Debut thriller about the looting of a Federal Reserve Bank by thieves both morally irredeemable and close to irresistible.
Start with Paul Eamon Devine, a well-respected 40-something Federal District Court judge in Chicago. Paulie is a judge with a grudge. He bitterly hates Redding Prindiville, the newly named president of the Chicago Fed, blaming Prindiville’s venomous double-dealing, in part at least, for the untimely death of Paulie's beloved wife. Revenge fantasies crowd and cloud his mind, until one day he conceives what he considers the perfect get-even scheme. He'll rob Prindiville's bank, not so much for the money (though $100-million is an intriguing extra) as for the humiliation that will accrue to an arrogant, pretentious, ice-hearted spawn of Iago. The idea takes root, flourishes, refuses to be dislodged, and Paulie realizes that almost despite himself he's allowed it to become richly detailed. But he knows he can't do the heist by himself; he needs three accomplices. Paulie begins the recruiting process with his oldest and best friend, unflappable, absolutely devoted hero-firefighter Dave Brody. Chastity Scott comes next: she's a guard at the Fed, and Paulie senses in this resourceful former army officer the kind of resolution against which panic will beat its wings fruitlessly. He's right about Chastity but fatally wrong about her husband Trimble, his third recruit and the team's weakest link. It's panicky Trimble who breaks ranks and allows smart, ambitious Tony Plymouth to get a whiff of the conspiracy.

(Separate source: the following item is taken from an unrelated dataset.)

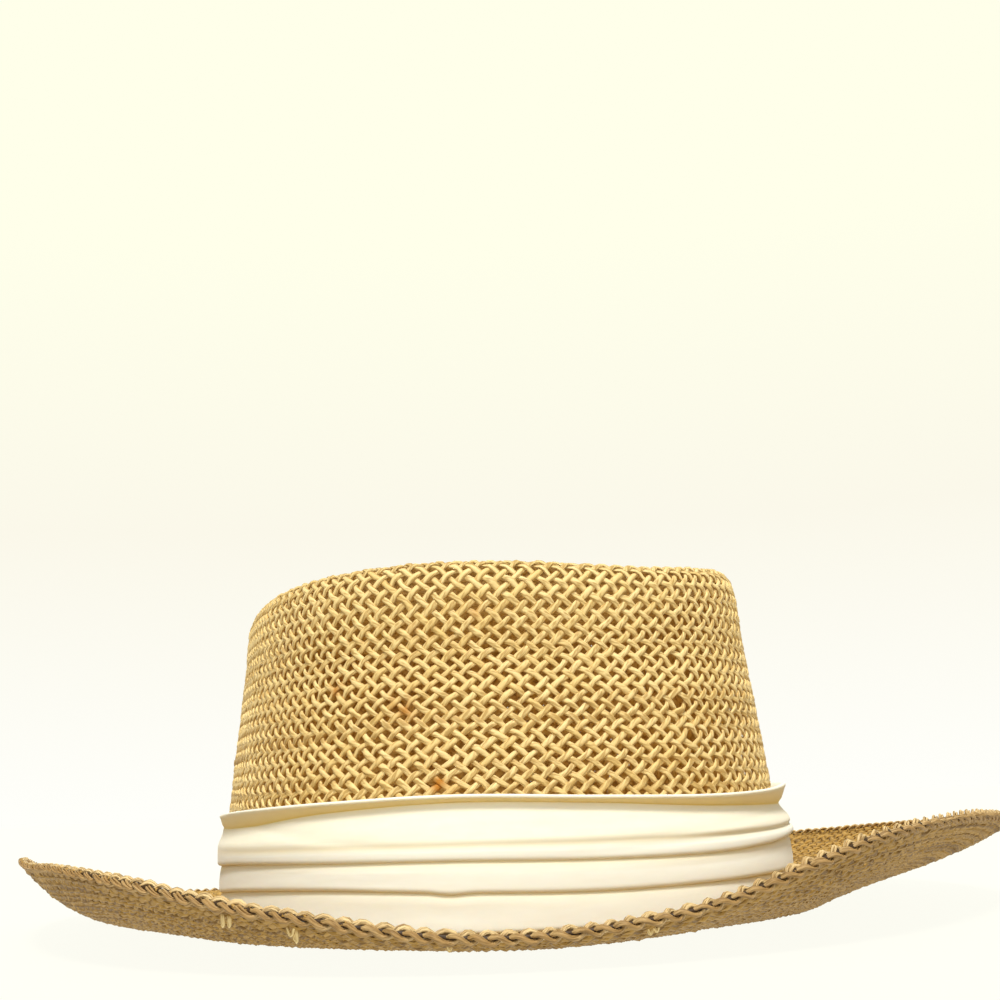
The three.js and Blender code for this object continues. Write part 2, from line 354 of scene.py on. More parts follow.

And because Plymouth is the most relentless police officer since Inspector Javert, the team is forced to dodge and weave defensively, contemplating counter-measures that once would—and certainly should— have appalled them. Zagel, himself once a Federal District Court judge, obviously knows his settings, and he’s also managed to create an engaging cast of scoundrels who deserve disapproval but probably won't get it.
A deft, elegantly written tour de force.